### Required task
Please repeat all of the listing exactly.
———
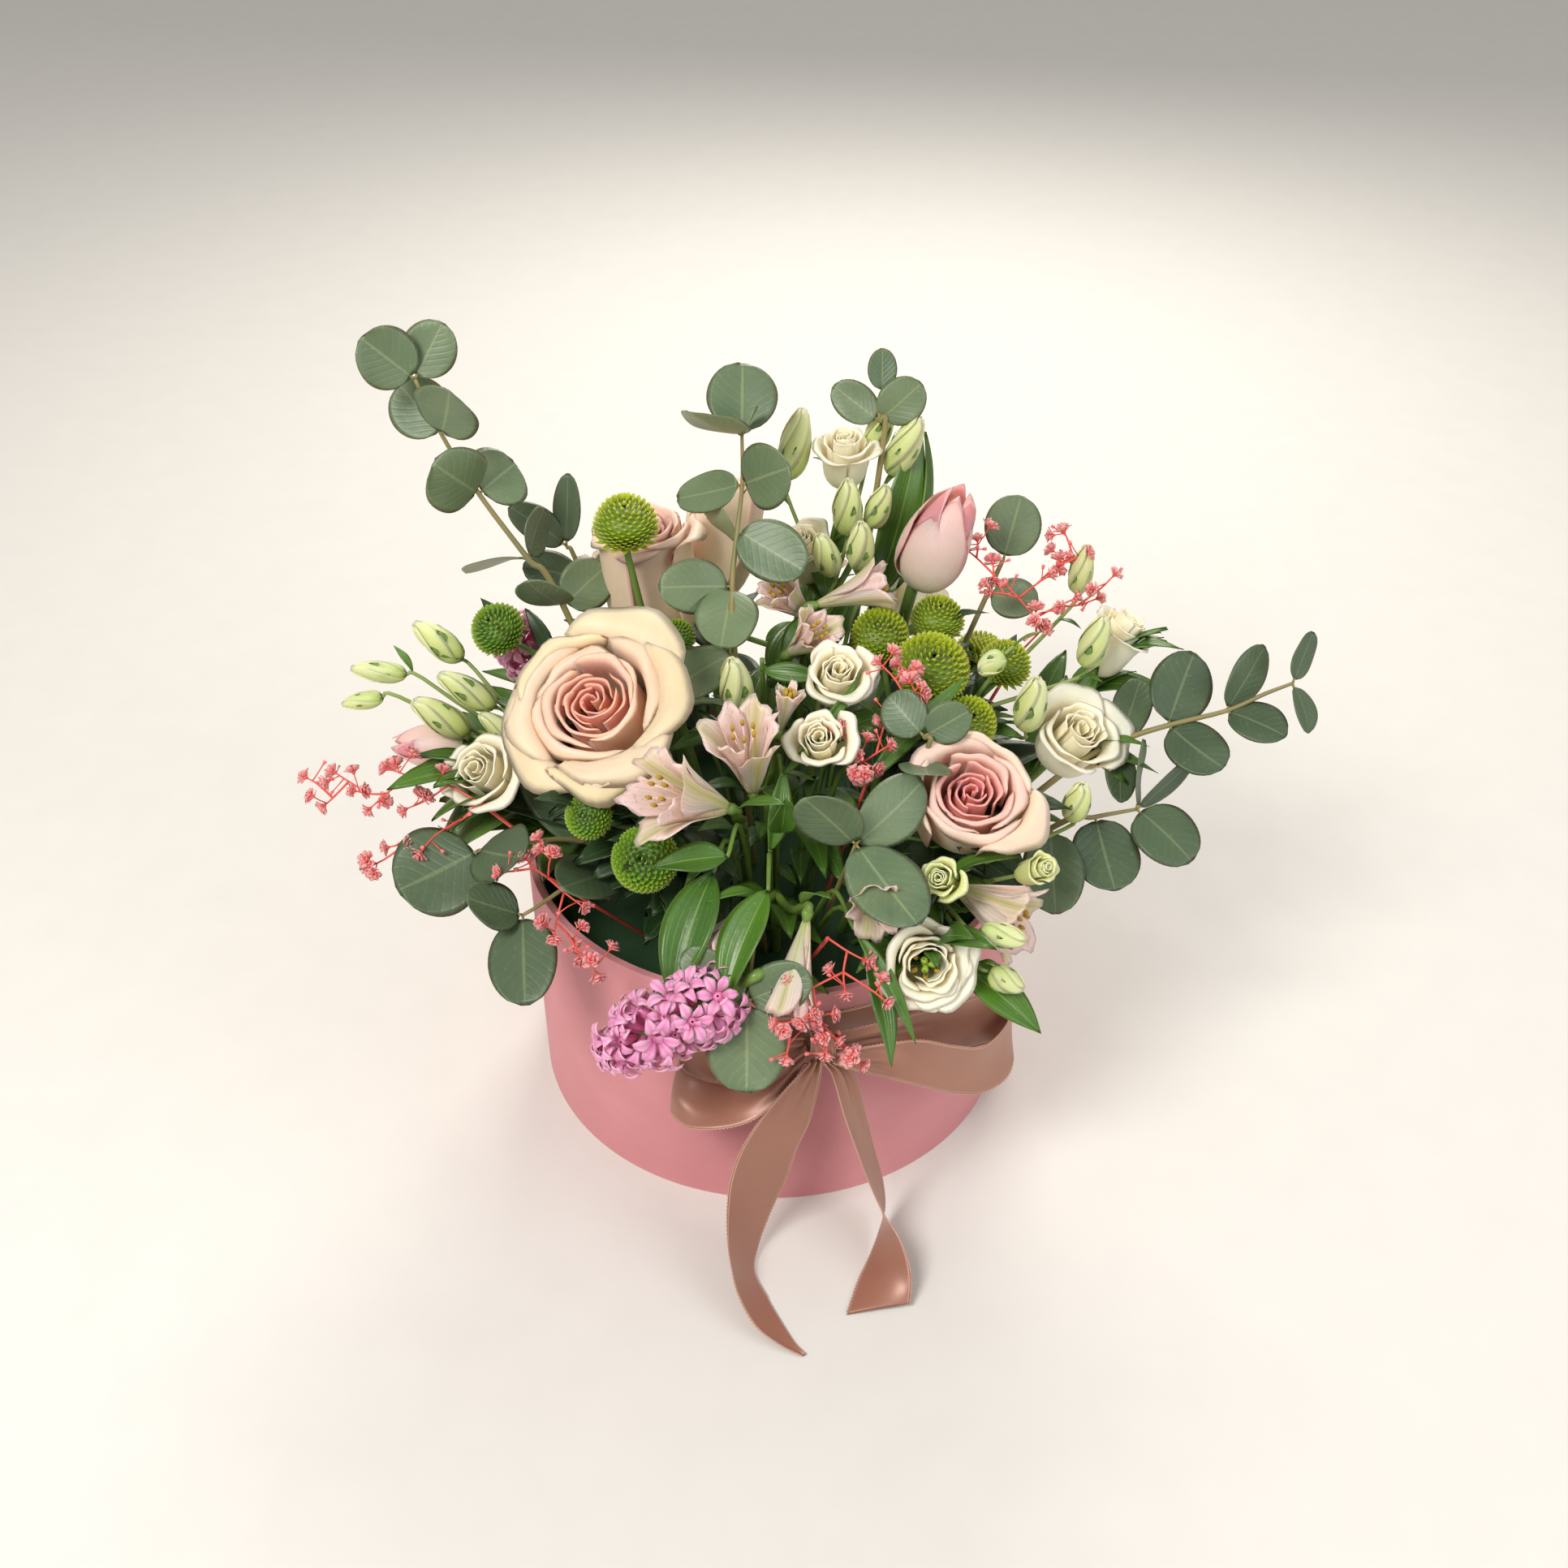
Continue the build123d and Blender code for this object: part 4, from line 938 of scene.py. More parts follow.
# Several heads that branch from one stem: (kind, stem radius, heads), each head as above.
SPRAYS = {
    "eustoma_middle": (eustoma, 1.3, [
        ((25, -15, 196), (0.1, -0.5, 0.85), 15, 20),
        ((19, -40, 184), (-0.1, -0.6, 0.8), 13, 18),
    ]),
    "eustoma_back": (eustoma, 1.3, [
        ((30, 88, 236), (0, -0.2, 1), 13, 24),
        ((13, 66, 203), (-0.2, -0.3, 1), 13, 26),
        ((62, 88, 164), (0.4, 0.8, 0.5), 17, 22),
        ((-28, 112, 156), (-0.2, 0.9, 0.4), 16, 22),
    ]),
    "eustoma_buds_left": (bud, 0.9, [
        ((-133, 26, 187), (-0.7, 0.1, 0.6), 5.5, 24),
        ((-156, 16, 179), (-0.95, 0, 0.12), 4.2, 22),
        ((-161, 4, 173), (-0.9, 0, -0.2), 3.5, 17),
        ((-130, -1, 169), (-0.7, -0.1, 0.6), 6, 26),
        ((-120, 7, 176), (-0.7, 0, 0.5), 5.5, 26),
        ((-106, -2, 164), (-0.7, 0, 0.6), 4.5, 22),
    ]),
    "eustoma_buds_middle": (bud, 0.9, [
        ((-13, -16, 194), (-0.1, -0.1, 1), 6.2, 26),
        ((-27, 34, 208), (-0.6, 0, 0.7), 5.5, 22),
    ]),
    "eustoma_buds_back": (bud, 0.9, [
        ((10, 90, 242), (0.2, 0.2, 0.9), 6.5, 30),
        ((45, 96, 247), (0.3, 0.1, 0.9), 5.2, 24),
        ((55, 88, 242), (0.4, 0, 0.9), 6.2, 28),
        ((31, 66, 226), (0, -0.1, 1), 6, 26),
        ((36, 52, 216), (0, -0.2, 1), 5.5, 24),
        ((22, 50, 213), (-0.3, -0.2, 1), 5.2, 22),
        ((44, 70, 224), (0.3, 0, 1), 5, 20),
    ]),
    "eustoma_buds_upper_right": (bud, 0.9, [
        ((126, 52, 205), (0.1, 0, 1), 4.8, 22),
        ((128, 18, 192), (0.2, 0, 0.9), 5.8, 24),
        ((101, -8, 180), (0.1, -0.1, 1), 6.2, 26),
        ((85, 0, 193), (-0.5, -0.3, -0.2), 4.5, 12),
    ]),
    "eustoma_buds_lower_right": (bud, 0.9, [
        ((116, -44, 160), (0.1, -0.2, 1), 5.2, 20),
        ((97, -74, 151), (0.4, -0.5, 0.6), 7, 18),
        ((63, -84, 155), (-0.3, -0.6, 0.6), 8, 18),
        ((84, -100, 142), (0.9, -0.3, 0), 4.5, 17),
        ((86, -104, 124), (0.8, -0.4, -0.2), 4.8, 14),
    ]),
    "santini_front": (santini, 1.3, [
        ((-67, -66, 170), (-0.2, -0.7, 0.6), 9.5, 14),
        ((-46, -76, 158), (-0.1, -0.7, 0.6), 13.5, 17),
        ((-43, -58, 176), (-0.1, -0.4, 0.9), 10, 13),
    ]),
    "santini_right": (santini, 1.3, [
        ((43, 24, 194), (-0.1, -0.4, 0.9), 12.5, 17),
        ((63, 2, 193), (0.1, -0.4, 0.9), 16.5, 20),
        ((68, 40, 192), (0.1, -0.1, 1), 12, 16),
        ((95, 20, 183), (0.3, -0.2, 0.9), 11.5, 16),
        ((78, -11, 175), (0.2, -0.5, 0.8), 12, 16),
        ((92, 66, 158), (0.6, 0.6, 0.5), 13, 17),
    ]),
    "santini_left": (santini, 1.3, [
        ((-112, 34, 190), (-0.4, -0.4, 0.8), 12, 17),
        ((-38, 38, 184), (0, -0.3, 1), 8, 13),
        ((-73, 40, 186), (-0.2, -0.3, 1), 9, 13),
        ((-62, 94, 164), (-0.4, 0.7, 0.6), 13, 17),
        ((-84, 82, 150), (-0.7, 0.5, 0.5), 11, 15),
    ]),
    "alstroemeria_left": (alstroemeria, 1.6, [
        ((-29, -74, 184), (-0.75, -0.35, 0.5), 15, 36),
    ]),
    "alstroemeria_middle": (alstroemeria, 1.6, [
        ((-8, -52, 186), (-0.1, -0.2, 1), 13, 38),
        ((6, -27, 190), (0.2, 0, 1), 5, 20),
    ]),
    "alstroemeria_front": (alstroemeria, 1.6, [
        ((10, -112, 136), (-0.15, -0.5, -0.7), 9, 38),
        ((-15, -97, 141), (-0.6, -0.5, -0.5), 8, 26),
    ]),
    "alstroemeria_front_right": (alstroemeria, 1.6, [
        ((38, -88, 152), (0.1, -0.8, 0.1), 11, 26),
        ((82, -80, 138), (0.7, -0.5, -0.1), 14, 32),
    ]),
    "alstroemeria_back": (alstroemeria, 1.6, [
        ((33, 32, 206), (0.9, 0, 0.35), 9, 32),
        ((8, 38, 198), (-0.5, -0.3, 0.7), 9, 28),
        ((14, 14, 195), (0.5, -0.4, 0.7), 9, 26),
        ((18, 108, 168), (0.1, 0.8, 0.4), 12, 32),
        ((-66, 76, 186), (-0.5, 0.6, 0.6), 10, 30),
    ]),
}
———
### Solution to this problem
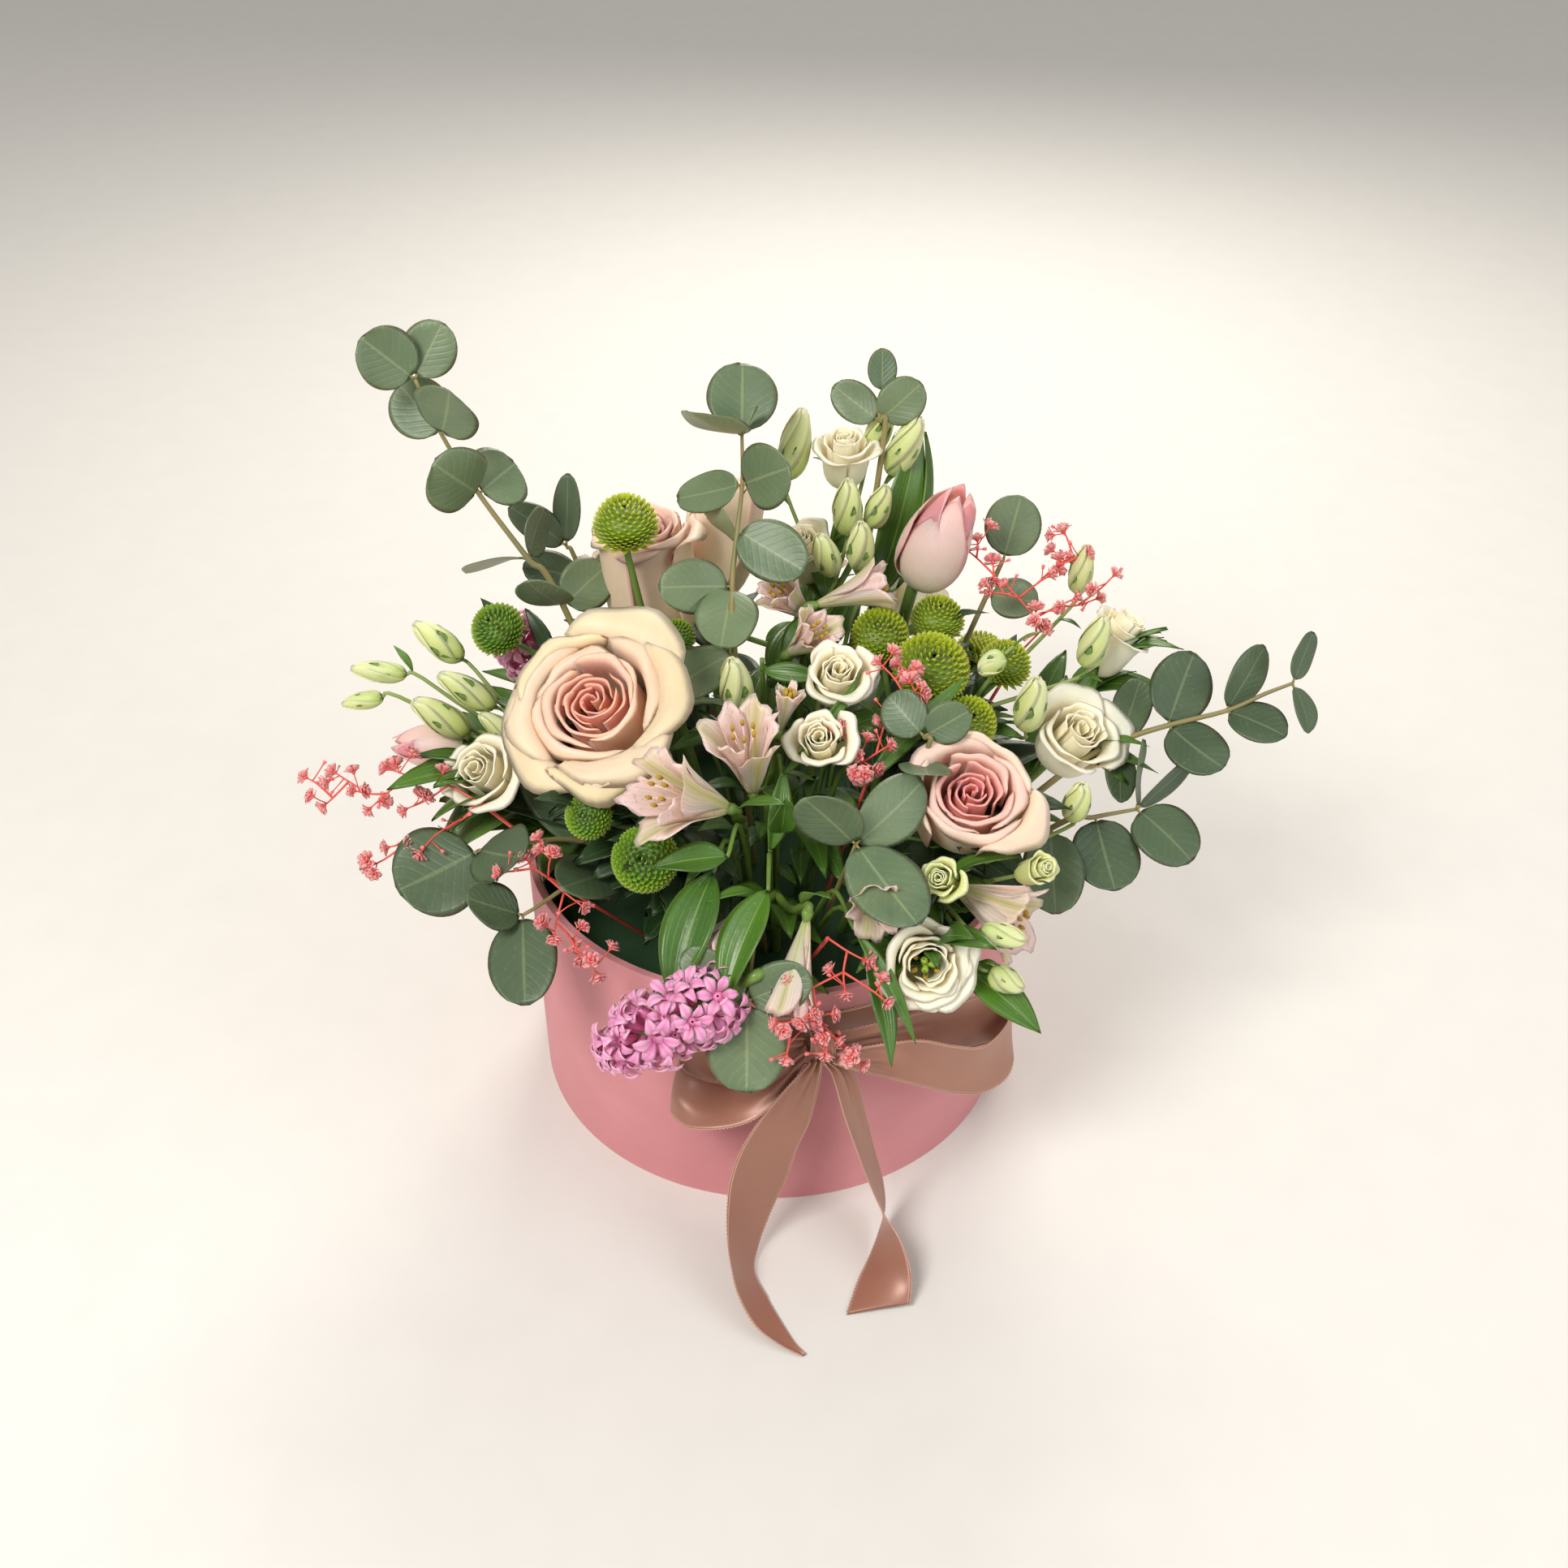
Continue the build123d and Blender code for this object: part 4, from line 938 of scene.py. More parts follow.
# Several heads that branch from one stem: (kind, stem radius, heads), each head as above.
SPRAYS = {
    "eustoma_middle": (eustoma, 1.3, [
        ((25, -15, 196), (0.1, -0.5, 0.85), 15, 20),
        ((19, -40, 184), (-0.1, -0.6, 0.8), 13, 18),
    ]),
    "eustoma_back": (eustoma, 1.3, [
        ((30, 88, 236), (0, -0.2, 1), 13, 24),
        ((13, 66, 203), (-0.2, -0.3, 1), 13, 26),
        ((62, 88, 164), (0.4, 0.8, 0.5), 17, 22),
        ((-28, 112, 156), (-0.2, 0.9, 0.4), 16, 22),
    ]),
    "eustoma_buds_left": (bud, 0.9, [
        ((-133, 26, 187), (-0.7, 0.1, 0.6), 5.5, 24),
        ((-156, 16, 179), (-0.95, 0, 0.12), 4.2, 22),
        ((-161, 4, 173), (-0.9, 0, -0.2), 3.5, 17),
        ((-130, -1, 169), (-0.7, -0.1, 0.6), 6, 26),
        ((-120, 7, 176), (-0.7, 0, 0.5), 5.5, 26),
        ((-106, -2, 164), (-0.7, 0, 0.6), 4.5, 22),
    ]),
    "eustoma_buds_middle": (bud, 0.9, [
        ((-13, -16, 194), (-0.1, -0.1, 1), 6.2, 26),
        ((-27, 34, 208), (-0.6, 0, 0.7), 5.5, 22),
    ]),
    "eustoma_buds_back": (bud, 0.9, [
        ((10, 90, 242), (0.2, 0.2, 0.9), 6.5, 30),
        ((45, 96, 247), (0.3, 0.1, 0.9), 5.2, 24),
        ((55, 88, 242), (0.4, 0, 0.9), 6.2, 28),
        ((31, 66, 226), (0, -0.1, 1), 6, 26),
        ((36, 52, 216), (0, -0.2, 1), 5.5, 24),
        ((22, 50, 213), (-0.3, -0.2, 1), 5.2, 22),
        ((44, 70, 224), (0.3, 0, 1), 5, 20),
    ]),
    "eustoma_buds_upper_right": (bud, 0.9, [
        ((126, 52, 205), (0.1, 0, 1), 4.8, 22),
        ((128, 18, 192), (0.2, 0, 0.9), 5.8, 24),
        ((101, -8, 180), (0.1, -0.1, 1), 6.2, 26),
        ((85, 0, 193), (-0.5, -0.3, -0.2), 4.5, 12),
    ]),
    "eustoma_buds_lower_right": (bud, 0.9, [
        ((116, -44, 160), (0.1, -0.2, 1), 5.2, 20),
        ((97, -74, 151), (0.4, -0.5, 0.6), 7, 18),
        ((63, -84, 155), (-0.3, -0.6, 0.6), 8, 18),
        ((84, -100, 142), (0.9, -0.3, 0), 4.5, 17),
        ((86, -104, 124), (0.8, -0.4, -0.2), 4.8, 14),
    ]),
    "santini_front": (santini, 1.3, [
        ((-67, -66, 170), (-0.2, -0.7, 0.6), 9.5, 14),
        ((-46, -76, 158), (-0.1, -0.7, 0.6), 13.5, 17),
        ((-43, -58, 176), (-0.1, -0.4, 0.9), 10, 13),
    ]),
    "santini_right": (santini, 1.3, [
        ((43, 24, 194), (-0.1, -0.4, 0.9), 12.5, 17),
        ((63, 2, 193), (0.1, -0.4, 0.9), 16.5, 20),
        ((68, 40, 192), (0.1, -0.1, 1), 12, 16),
        ((95, 20, 183), (0.3, -0.2, 0.9), 11.5, 16),
        ((78, -11, 175), (0.2, -0.5, 0.8), 12, 16),
        ((92, 66, 158), (0.6, 0.6, 0.5), 13, 17),
    ]),
    "santini_left": (santini, 1.3, [
        ((-112, 34, 190), (-0.4, -0.4, 0.8), 12, 17),
        ((-38, 38, 184), (0, -0.3, 1), 8, 13),
        ((-73, 40, 186), (-0.2, -0.3, 1), 9, 13),
        ((-62, 94, 164), (-0.4, 0.7, 0.6), 13, 17),
        ((-84, 82, 150), (-0.7, 0.5, 0.5), 11, 15),
    ]),
    "alstroemeria_left": (alstroemeria, 1.6, [
        ((-29, -74, 184), (-0.75, -0.35, 0.5), 15, 36),
    ]),
    "alstroemeria_middle": (alstroemeria, 1.6, [
        ((-8, -52, 186), (-0.1, -0.2, 1), 13, 38),
        ((6, -27, 190), (0.2, 0, 1), 5, 20),
    ]),
    "alstroemeria_front": (alstroemeria, 1.6, [
        ((10, -112, 136), (-0.15, -0.5, -0.7), 9, 38),
        ((-15, -97, 141), (-0.6, -0.5, -0.5), 8, 26),
    ]),
    "alstroemeria_front_right": (alstroemeria, 1.6, [
        ((38, -88, 152), (0.1, -0.8, 0.1), 11, 26),
        ((82, -80, 138), (0.7, -0.5, -0.1), 14, 32),
    ]),
    "alstroemeria_back": (alstroemeria, 1.6, [
        ((33, 32, 206), (0.9, 0, 0.35), 9, 32),
        ((8, 38, 198), (-0.5, -0.3, 0.7), 9, 28),
        ((14, 14, 195), (0.5, -0.4, 0.7), 9, 26),
        ((18, 108, 168), (0.1, 0.8, 0.4), 12, 32),
        ((-66, 76, 186), (-0.5, 0.6, 0.6), 10, 30),
    ]),
}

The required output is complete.